As far as travel questions go, one of the most common inquiries I get is regarding how to safely make currency withdrawals from the bank and how to convert American dollars into the local currency. I wrote an entire chapter on this topic in my book.
Needing local currency is not as important as it was 20 years ago. Even in the developing world, grocery stores and restaurants almost always accept credit cards.
To summarize, I recommend that if the traveler needs local currency that he or she should simply withdraw local currency from a nearby bank ATM machine. Exchange rates will be better than you get at the border money changers and ATMs are common in most cities.
The one thing you have to be aware of is the installation of a card “skimmer” on the ATM machine. The articles below detail how card skimmers work and how they are used in Mexico. The author’s advice holds true in most of the other world as well. Read these three articles to get a comprehensive understanding of the issues involved:
ATM skimmers used to be pretty rare. They were large contraptions that fit over the outside of the card reader on the ATM. They were most commonly seen in tourist areas on “stand alone” ATMs that weren’t regularly serviced.

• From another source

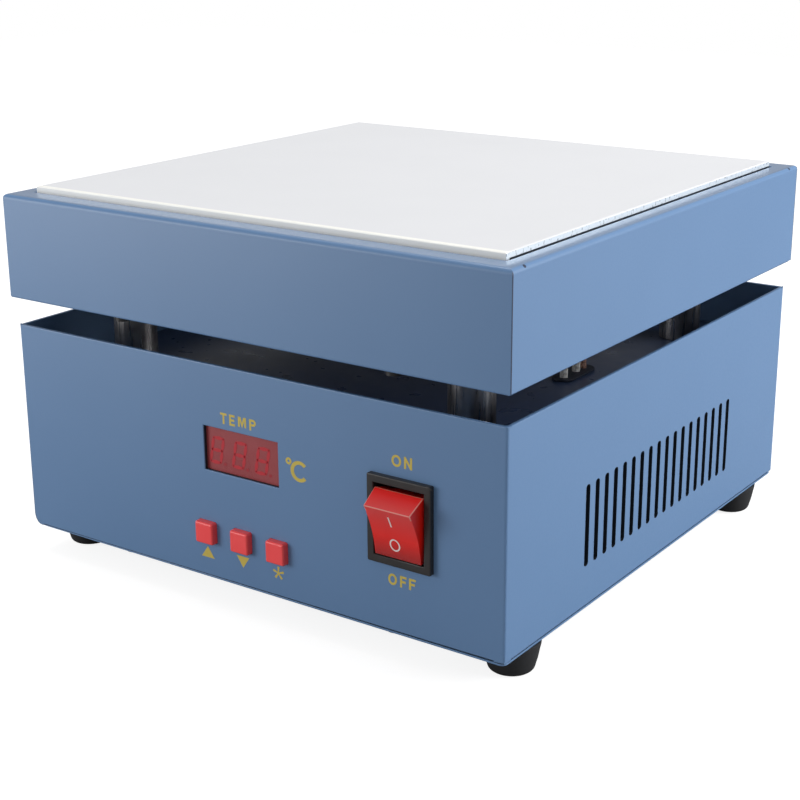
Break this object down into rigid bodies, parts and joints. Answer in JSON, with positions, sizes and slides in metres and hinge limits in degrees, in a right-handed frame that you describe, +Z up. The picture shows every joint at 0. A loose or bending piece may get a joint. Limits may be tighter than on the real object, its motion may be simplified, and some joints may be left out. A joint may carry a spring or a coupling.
{
  "type": "preheating hot plate",
  "caption": "Square electric preheating plate on an open-topped enamelled base with a digital display, push buttons and a rocker power switch.",
  "frame": {"origin": "on the floor under the middle of the object's box, level with the soles of the feet", "axes": "+X to the right along the front panel, +Y from the front panel to the rear, +Z up"},
  "size_m": [0.216, 0.227, 0.142],
  "materials": {
    "blue_enamel": "smooth semi-gloss grey-blue powder coat on folded steel",
    "plate_face": "fine matt light grey working face with bright milled edges",
    "clamp_metal": "plain milled aluminium",
    "zinc_steel": "zinc-plated steel",
    "pillar_steel": "drawn steel tube with faint streaks",
    "deck_enamel": "dark glossy enamel",
    "foot_rubber": "matt black rubber",
    "element_sheath": "oxidised steel sheath",
    "probe_steel": "plain stainless sheath",
    "insulation": "matt ceramic fibre board",
    "steatite": "unglazed white steatite",
    "white_sleeve": "white silicone-coated glass-fibre sleeve",
    "brown_sleeve": "brownish glass-fibre sleeve",
    "black_bush": "black silicone",
    "circuit_board": "green solder mask on glass-fibre laminate",
    "display_red": "dark red filter of a three-digit display",
    "black_plastic": "black moulded plastic",
    "button_red": "red moulded plastic",
    "rocker_red": "translucent red plastic with white marks",
    "tinned_brass": "tinned brass",
    "fuse_glass": "glass body of a 5 x 20 mm fuse",
    "core_steel": "laminated core and wound coil",
    "black_oxide": "blackened steel screws",
    "sink_black": "black anodised extrusion",
    "wire_sleeve": "insulated wire and flat cable"
  },
  "bodies": {
    "base": {"lower_case": "blue_enamel", "bottom_plate": "blue_enamel", "bottom_screws": "zinc_steel", "foot_front_left": "foot_rubber", "foot_front_right": "foot_rubber", "foot_rear_left": "foot_rubber", "foot_rear_right": "foot_rubber", "foot_screws": "zinc_steel", "deck": "deck_enamel", "deck_posts": "zinc_steel", "pillar_front_left": "pillar_steel", "pillar_front_right": "pillar_steel", "pillar_rear_left": "pillar_steel", "pillar_rear_right": "pillar_steel", "tie_rods": "zinc_steel", "tie_nuts": "zinc_steel", "upper_case": "blue_enamel", "head_pan": "zinc_steel", "pan_screws": "black_oxide", "heating_plate": "plate_face", "heating_element": "element_sheath", "element_clamp": "clamp_metal", "clamp_screws": "zinc_steel", "insulation_board": "insulation", "plate_spacers": "steatite", "plate_screws": "zinc_steel", "temperature_probe": "probe_steel", "heater_leads": "white_sleeve", "probe_lead": "brown_sleeve", "head_bush": "white_sleeve", "deck_bush": "black_bush", "control_board": "circuit_board", "board_studs": "zinc_steel", "display_module": "display_red", "tact_switches": "black_plastic", "switch_housing": "black_plastic", "switch_blades": "tinned_brass", "power_inlet": "black_plastic", "inlet_prongs": "tinned_brass", "inlet_screws": "zinc_steel", "power_board": "circuit_board", "power_board_spacers": "zinc_steel", "terminal_strip": "steatite", "transformer": "core_steel", "heat_sink": "sink_black", "triac": "black_plastic", "mains_wires": "wire_sleeve", "earth_wire": "wire_sleeve", "earth_stud": "tinned_brass", "ribbon_cable": "wire_sleeve"},
    "up_button_body": {"up_button": "button_red", "up_plunger": "black_plastic"},
    "down_button_body": {"down_button": "button_red", "down_plunger": "black_plastic"},
    "set_button_body": {"set_button": "button_red", "set_plunger": "black_plastic"},
    "rocker_body": {"rocker": "rocker_red"},
    "fuse_drawer_body": {"fuse_drawer": "black_plastic", "fuse": "fuse_glass"}
  },
  "joints": [
    {"name": "rocker_tilt", "type": "hinge", "parent": "base", "child": "rocker_body", "pos_m": [0.0672, -0.1042, 0.0512], "axis": [-1, 0, 0], "range_deg": [0, 38]},
    {"name": "up_press", "type": "slide", "parent": "base", "child": "up_button_body", "axis": [0, 1, 0], "range_m": [0, 0.0005], "stiffness_N_per_m": 1500, "springref_m": -0.0003},
    {"name": "down_press", "type": "slide", "parent": "base", "child": "down_button_body", "axis": [0, 1, 0], "range_m": [0, 0.0005], "stiffness_N_per_m": 1500, "springref_m": -0.0003},
    {"name": "set_press", "type": "slide", "parent": "base", "child": "set_button_body", "axis": [0, 1, 0], "range_m": [0, 0.0005], "stiffness_N_per_m": 1500, "springref_m": -0.0003},
    {"name": "fuse_drawer_slide", "type": "slide", "parent": "base", "child": "fuse_drawer_body", "axis": [0, 1, 0], "range_m": [0, 0.016]}
  ]
}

Now it seems that the ATM technicians are installing small bluetooth compatible skimmers to steal your data inside the machines themselves, at least in Mexico. My best advice is to avoid ATMs in obvious tourist areas and to use the ATMs that are inside a bank. Although not a foolproof strategy, doing this will at least limit your chances of having your card data stolen.
One other thing. For foreign travel, you want a traditional ATM card, NOT an ATM debit card. The traditional cards have daily withdrawal limits so the crooks can’t clean you out. With the debit card, they can take out more money and charge things to your account. The traditional ATM card will help limit the damages if your data or card is stolen.